About three weeks in, it was time for another update on just where we are, where we’re going, what’s happened, etc.
Howerver there’s a few things that got in between; a short vacation as well as a bit of bad luck with Covid19; but everything’s alive and kicking. Thank god for online software development.
On the 10th of August, I recorded a set of short videos just in between getting better from Covid and before having to leave for a short trip of two weeks.
It sadly too until today for me to get to posting them publically.
Below is a playlist of 10 videos that give an overview on where we stood on the 10th of August.
Picking up from where we left off then, I am happy to report that since then there’s been some progress on some of the mentioned areas already.
Baseless patches
Specifically, the issue discussed in part 8 (‘Specific issues with baseless patches’) has seen some approaches tested with promising results that allow us to get them into Gitea’s data-model properly and neatly.
The upshot is that we’re iterating through the data we get from Phabricator on every pull-request it has, checking for any info it hands us. If we have a commit-hash for each patch-revision that’s part of the pullrequest/review , then we obviously have no real issues and can get the data properly into Gitea.
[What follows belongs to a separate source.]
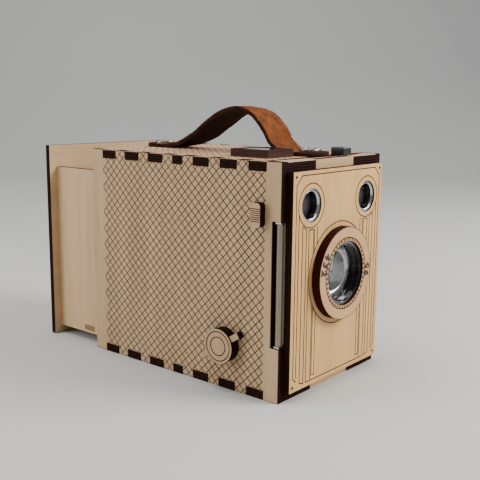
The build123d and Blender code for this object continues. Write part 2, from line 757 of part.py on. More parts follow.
with BuildPart() as drawer_right_wall:
    with BuildSketch(Plane.YZ.offset(drawer_in)):
        with Locations(((drawer_front + drawer_back_front) / 2, (wall_low + drawer_right_height) / 2)):
            Rectangle(drawer_length, drawer_right_height - wall_low)
        for tab_y in drawer_tabs:
            with Locations((tab_y, drawer_floor_low + drawer_ply / 2)):
                Rectangle(drawer_tab_width, drawer_ply, mode=Mode.SUBTRACT)
    extrude(amount=drawer_ply)
drawer_right_wall.part.label = "drawer_right_wall"
export_step(drawer_right_wall.part, "parts/drawer_right_wall.step")

with BuildPart() as drawer_floor:
    with BuildSketch(Plane.XY.offset(drawer_floor_low)):
        with Locations((0, (drawer_front + drawer_back_front) / 2)):
            Rectangle(2 * drawer_in, drawer_length)
        for tab_y in drawer_tabs:
            with Locations((0, tab_y)):
                Rectangle(2 * drawer_out, drawer_tab_width)
    extrude(amount=drawer_ply)
drawer_floor.part.label = "drawer_floor"
export_step(drawer_floor.part, "parts/drawer_floor.step")

with BuildPart() as drawer_back:
    with BuildSketch(Plane.XZ.offset(-(drawer_back_front + drawer_ply))):
        with Locations((0, (body_height + drawer_gap) / 2)):
            Rectangle(body_width, body_height - drawer_gap)
    extrude(amount=drawer_ply)
drawer_back.part.label = "drawer_back"
export_step(drawer_back.part, "parts/drawer_back.step")

# ---- Film cartridge and its ledges --------------------------------------------------
cartridge_low = notch_middle - cartridge_height / 2
cartridge_rear = drawer_back_front - 0.6
cartridge_front = cartridge_rear - cartridge_length
cartridge_y = (cartridge_front + cartridge_rear) / 2
cartridge_z = cartridge_low + cartridge_height / 2
cartridge_face = -drawer_in + cartridge_thickness
with BuildPart() as film_cartridge:
    with BuildSketch(Plane.YZ.offset(-drawer_in)):
        with Locations((cartridge_y, cartridge_z)):
            RectangleRounded(cartridge_length, cartridge_height, 2)
    extrude(amount=cartridge_thickness)
    with BuildSketch(Plane.YZ.offset(cartridge_face)):
        with Locations((cartridge_y, cartridge_z)):
            Rectangle(frame_width, frame_height)
    extrude(amount=-(cartridge_thickness - cartridge_wall), mode=Mode.SUBTRACT)
    with BuildSketch(Plane.XZ.offset(-cartridge_front)):
        with Locations((-drawer_in + 2.4, cartridge_z)):
            Rectangle(1.0, frame_height + 10)
    extrude(amount=-8, mode=Mode.SUBTRACT)
film_cartridge.part.label = "film_cartridge"
export_step(film_cartridge.part, "parts/film_cartridge.step")

with BuildPart() as film_stack:
    with BuildSketch(Plane.YZ.offset(-drawer_in + cartridge_wall)):
        with Locations((cartridge_y, cartridge_z)):
            Rectangle(frame_width, frame_height)
    extrude(amount=cartridge_thickness - cartridge_wall - 1.6)
film_stack.part.label = "film_stack"
export_step(film_stack.part, "parts/film_stack.step")

ledge_depth = cartridge_thickness - 2
ledge_end = 10.0           # ledges shorter than the cartridge
ledge_cut = 32.0           # the upper one also stops behind the finder's mirror
with BuildPart() as lower_film_ledge:
    with BuildSketch(Plane.XY.offset(cartridge_low - drawer_ply)):
        with Locations((-drawer_in + ledge_depth / 2, cartridge_y)):
            Rectangle(ledge_depth, cartridge_length - ledge_end)
    extrude(amount=drawer_ply)
lower_film_ledge.part.label = "lower_film_ledge"
export_step(lower_film_ledge.part, "parts/lower_film_ledge.step")

with BuildPart() as upper_film_ledge:
    with BuildSketch(Plane.XY.offset(cartridge_low + cartridge_height)):
        with Locations((-drawer_in + ledge_depth / 2, cartridge_y + ledge_cut / 2)):
            Rectangle(ledge_depth, cartridge_length - ledge_end - ledge_cut)
    extrude(amount=drawer_ply)
upper_film_ledge.part.label = "upper_film_ledge"
export_step(upper_film_ledge.part, "parts/upper_film_ledge.step")

# ---- Light path: film gate and 45 degree mirror, hung from the top panel -----------------
gate_gap = 1.4             # from the cartridge's face to the gate
gate_border = 6.0          # round the picture area
gate_left = cartridge_face + gate_gap
gate_right = gate_left + mirror_board
gate_y = cartridge_y - drawer_open
gate_length = frame_width + 2 * gate_border
gate_low = cartridge_z - frame_height / 2 - gate_border
with BuildPart() as film_gate:
    with BuildSketch(Plane.YZ.offset(gate_left)):
        with Locations((gate_y, (gate_low + plate_high) / 2)):
            Rectangle(gate_length, plate_high - gate_low)
        with Locations((gate_y, cartridge_z)):
            Rectangle(frame_width, frame_height, mode=Mode.SUBTRACT)
    extrude(amount=mirror_board)
film_gate.part.label = "film_gate"
export_step(film_gate.part, "parts/film_gate.step")

mirror_gap = 2.4           # from the gate to the mirror's near edge
mirror_setback = 2.0       # mirror's middle behind the picture's
mirror_reach = mirror_length / 2 * cos(radians(mirror_slope))
mirror_middle = (gate_right + mirror_gap + mirror_reach, gate_y + mirror_setback)
mirror_plane = Plane(
    origin=(mirror_middle[0], mirror_middle[1], lens_height), x_dir=(0, 0, 1), z_dir=(-1, -1, 0)
)
with BuildPart() as main_mirror:
    with BuildSketch(mirror_plane):
        Rectangle(mirror_height, mirror_length)
    extrude(amount=-mirror_thickness)
main_mirror.part.label = "main_mirror"
export_step(main_mirror.part, "parts/main_mirror.step")

board_low = lens_height - mirror_height / 2 - mirror_overhang
with BuildPart() as mirror_backing:
    with BuildSketch(mirror_plane.offset(-mirror_thickness)):
        with Locations(((board_low + plate_high) / 2 - lens_height, 0)):
            Rectangle(plate_high - board_low, mirror_length - 2 * mirror_overhang)
    extrude(amount=-mirror_board)
mirror_backing.part.label = "mirror_backing"
export_step(mirror_backing.part, "parts/mirror_backing.step")

# ---- Top button -----------------------------------------------------------------------
flange_top = body_height - ply - 0.3
flange_thickness = 2.0
bracket_thickness = 0.8
button_spring_radius = 2.6
button_spring_wire = 0.6
bracket_top = flange_top - flange_thickness - button_travel - 0.8
with BuildPart() as top_button:
    with BuildSketch(Plane.XY.offset(flange_top)):
        with Locations((button_x, button_y)):
            RectangleRounded(button_width, button_length, 0.8)
    extrude(amount=body_height + button_height - flange_top)
    fillet(top_button.faces().sort_by(Axis.Z)[-1].edges(), 0.5)
    with BuildSketch(Plane.XY.offset(flange_top - flange_thickness)):
        with Locations((button_x, button_y)):
            Rectangle(button_width + 2, button_length)
    extrude(amount=flange_thickness)
top_button.part.label = "top_button"
export_step(top_button.part, "parts/top_button.step")

bracket_reach = button_y + button_length / 2 - board_back
with BuildPart() as button_bracket:
    with BuildSketch(Plane.XY.offset(bracket_top - bracket_thickness)):
        with Locations((button_x, board_back + bracket_reach / 2)):
            Rectangle(button_width + 6, bracket_reach)
    extrude(amount=bracket_thickness)
button_bracket.part.label = "button_bracket"
export_step(button_bracket.part, "parts/button_bracket.step")

with BuildPart() as button_spring:
    with BuildSketch(Plane.XY.offset(bracket_top)):
        with Locations((button_x, button_y)):
            Circle(button_spring_radius)
            Circle(button_spring_radius - button_spring_wire, mode=Mode.SUBTRACT)
    extrude(amount=flange_top - flange_thickness - bracket_top)
button_spring.part.label = "button_spring"
export_step(button_spring.part, "parts/button_spring.step")

# ---- Carrying strap --------------------------------------------------------------------
# The arch's middle line: share of the way from foot to foot, and height above the top.
arch_shape = [
    (0.0, strap_thickness / 2),
    (0.094, 5.3),
    (0.138, 10.2),
    (0.183, 14.6),
    (0.255, 19.0),
    (0.368, 21.2),
    (0.490, 19.0),
    (0.627, 12.9),
    (0.695, 9.2),
    (0.764, 6.2),
    (0.880, 2.6),
    (1.0, strap_thickness / 2),
]
arch_front = strap_front + strap_lift
arch_rear = strap_rear - strap_lift
strap_arch = [
    (arch_front + share * (arch_rear - arch_front), body_height + height)
    for share, height in arch_shape
]


def strap_face(distance):
    """The arch's middle line moved out by a distance, square to itself."""
    moved = []
    last = len(strap_arch) - 1
    for index, (y, z) in enumerate(strap_arch):
        before = strap_arch[max(index - 1, 0)]
        after = strap_arch[min(index + 1, last)]
        run = Vector(after[0] - before[0], after[1] - before[1]).normalized()
        if index in (0, last):
            run = Vector(1, 0)
        moved.append((y - run.Y * distance, z + run.X * distance))
    return moved


strap_tip = strap_front - strap_width / 2
strap_end = strap_rear + strap_width / 2
with BuildPart() as carrying_strap:
    with BuildSketch(Plane.YZ.offset(strap_x - strap_width / 2)):
        with BuildLine():
            upper = Polyline(*strap_face(strap_thickness / 2))
            lower = Polyline(*strap_face(-strap_thickness / 2))
            Line(upper @ 0, lower @ 0)
            Line(upper @ 1, lower @ 1)
        make_face()
        for tip, foot in ((strap_tip, strap_arch[0][0]), (strap_end, strap_arch[-1][0])):
            with Locations(((tip + foot) / 2, body_height + strap_thickness / 2)):
                Rectangle(abs(tip - foot), strap_thickness)
    extrude(amount=strap_width)
    with BuildSketch(Plane.XY.offset(body_height)):
        with Locations((strap_x, (strap_front + strap_rear) / 2)):
            SlotCenterToCenter(strap_rear - strap_front, strap_width, rotation=90)
        with Locations((strap_x, strap_front), (strap_x, strap_rear)):
            Circle(rivet_shank_radius, mode=Mode.SUBTRACT)
    extrude(amount=2 * strap_width, mode=Mode.INTERSECT)
carrying_strap.part.label = "carrying_strap"
export_step(carrying_strap.part, "parts/carrying_strap.step")

for y, word in ((strap_front, "front"), (strap_rear, "rear")):
    with BuildPart() as strap_ring:
        with BuildSketch(Plane.XY.offset(strap_top)):
            with Locations((strap_x, y)):
                Circle(rivet_ring_radius)
                Circle(rivet_ring_hole, mode=Mode.SUBTRACT)
        extrude(amount=rivet_ring_height)
        fillet(strap_ring.faces().sort_by(Axis.Z)[-1].edges(), 0.55)
    strap_ring.part.label = word + "_strap_ring"
    export_step(strap_ring.part, "parts/" + word + "_strap_ring.step")
    with BuildPart() as strap_rivet:
        with BuildSketch(Plane.XY.offset(body_height - ply - 1.0)):
            with Locations((strap_x, y)):
                Circle(rivet_head_radius + 1.2)
        extrude(amount=1.0)
        with BuildSketch(Plane.XY.offset(body_height - ply)):
            with Locations((strap_x, y)):
                Circle(rivet_shank_radius)
        extrude(amount=ply + strap_thickness)
        with BuildSketch(Plane.XY.offset(strap_top)):
            with Locations((strap_x, y)):
                Circle(rivet_head_radius)
        extrude(amount=1.0)
        fillet(strap_rivet.faces().sort_by(Axis.Z)[-1].edges(), 0.6)
    strap_rivet.part.label = word + "_strap_rivet"
    export_step(strap_rivet.part, "parts/" + word + "_strap_rivet.step")
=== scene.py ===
import math
import random

import bmesh
import bpy
from mathutils import Matrix, Vector, noise


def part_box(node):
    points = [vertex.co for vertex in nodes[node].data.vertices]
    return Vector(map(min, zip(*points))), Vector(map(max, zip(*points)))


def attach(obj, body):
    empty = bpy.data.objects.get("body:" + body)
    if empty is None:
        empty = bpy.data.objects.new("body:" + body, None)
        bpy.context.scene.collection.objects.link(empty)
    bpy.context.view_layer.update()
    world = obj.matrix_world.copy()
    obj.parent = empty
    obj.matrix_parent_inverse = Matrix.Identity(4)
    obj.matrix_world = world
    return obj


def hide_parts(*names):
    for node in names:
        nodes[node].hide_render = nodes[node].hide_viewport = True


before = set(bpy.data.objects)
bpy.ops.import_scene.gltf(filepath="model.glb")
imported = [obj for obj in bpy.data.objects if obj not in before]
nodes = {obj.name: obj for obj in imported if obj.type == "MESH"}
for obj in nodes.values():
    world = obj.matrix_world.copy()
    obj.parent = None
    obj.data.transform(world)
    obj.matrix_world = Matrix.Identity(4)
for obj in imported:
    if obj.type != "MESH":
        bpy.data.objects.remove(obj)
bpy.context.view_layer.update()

mm = 0.001
scene = bpy.context.scene
axisX = (1.0, 0.0, 0.0)
axisY = (0.0, 1.0, 0.0)
axisZ = (0.0, 0.0, 1.0)
tiny = 1e-6


# small helpers for materials
def newMaterial(name):
    material = bpy.data.materials.new(name)
    material.use_nodes = True
    return material, material.node_tree, material.node_tree.nodes["Principled BSDF"]


def addNode(tree, kind, values=(), **settings):
    node = tree.nodes.new(kind)
    for key, value in settings.items():
        setattr(node, key, value)
    for socket, value in values:
        if isinstance(value, bpy.types.NodeSocket):
            tree.links.new(value, node.inputs[socket])
        else:
            node.inputs[socket].default_value = value
    return node


def mathNode(tree, operation, first, second=0.0):
    node = addNode(tree, "ShaderNodeMath", ((0, first), (1, second)), operation=operation)
    return node.outputs[0]


def dotNode(tree, vector, direction):
    node = addNode(tree, "ShaderNodeVectorMath", ((0, vector), (1, direction)), operation="DOT_PRODUCT")
    return node.outputs["Value"]


def mixColors(tree, amount, first, second, blend="MIX"):
    mixer = addNode(tree, "ShaderNodeMix", ((0, amount), (6, first), (7, second)),
                    data_type="RGBA", blend_type=blend)
    return mixer.outputs[2]


def streaks(tree, vector, scale, detail=4.0, roughness=0.6):
    mapping = addNode(tree, "ShaderNodeMapping", (("Vector", vector), ("Scale", scale)))
    texture = addNode(tree, "ShaderNodeTexNoise", (
        ("Vector", mapping.outputs[0]), ("Scale", 1.0), ("Detail", detail), ("Roughness", roughness)))
    return texture.outputs["Fac"]


# a value between low and high becomes one between newLow and newHigh, held at both ends
def remap(tree, value, low, high, newLow=0.0, newHigh=1.0):
    ranged = addNode(tree, "ShaderNodeMapRange", (
        ("Value", value), ("From Min", low), ("From Max", high), ("To Min", newLow), ("To Max", newHigh)))
    return ranged.outputs[0]


def addBump(tree, shader, height, strength, distance):
    bump = addNode(tree, "ShaderNodeBump", (
        ("Height", height), ("Strength", strength), ("Distance", distance)))
    tree.links.new(bump.outputs[0], shader.inputs["Normal"])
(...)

There are however pull-requests where there’s only one revision (typically the last) that has an associated commit-hash associated with it. In fact, there’s also quite a few that have NO commit-hash associated whatsoever. These are the troublesome ones, but it’d seem that using a git-bisect approach allows us to retro-actively come up with a *valid* (read: not necessarily correct) commit-hash that the patch applies cleanly to.
It is likely we’ll include some kind of attribute/comment to these to indicate they were ‘best match’ retrofits and not original data.
The issue of what to do with these kinds of ‘baseless patches’ was quite a complicating topic, so it’s nice to see that the first code-experiments of our suggested approach seem to be working out.
Next update
A next update is expected to land somewhere at the end of this week or the beginning of the next.
In Part 6 of your playlist, you asked for input, so here’s mine:
Yes, that sounds like a useful feature; but instead of adding an offset, you could encode them as odd/even: Task `n` would map to `2*n` in gitea, Differential `n` would map to `2*n+1`. The reverse mapping from gitea to phabricator is just divide by 2 and the remainder gives which type. If you have `k` types of data, multiply by `k` instead of 2.
A big thanks to you and all the other folks at Blender for all you do.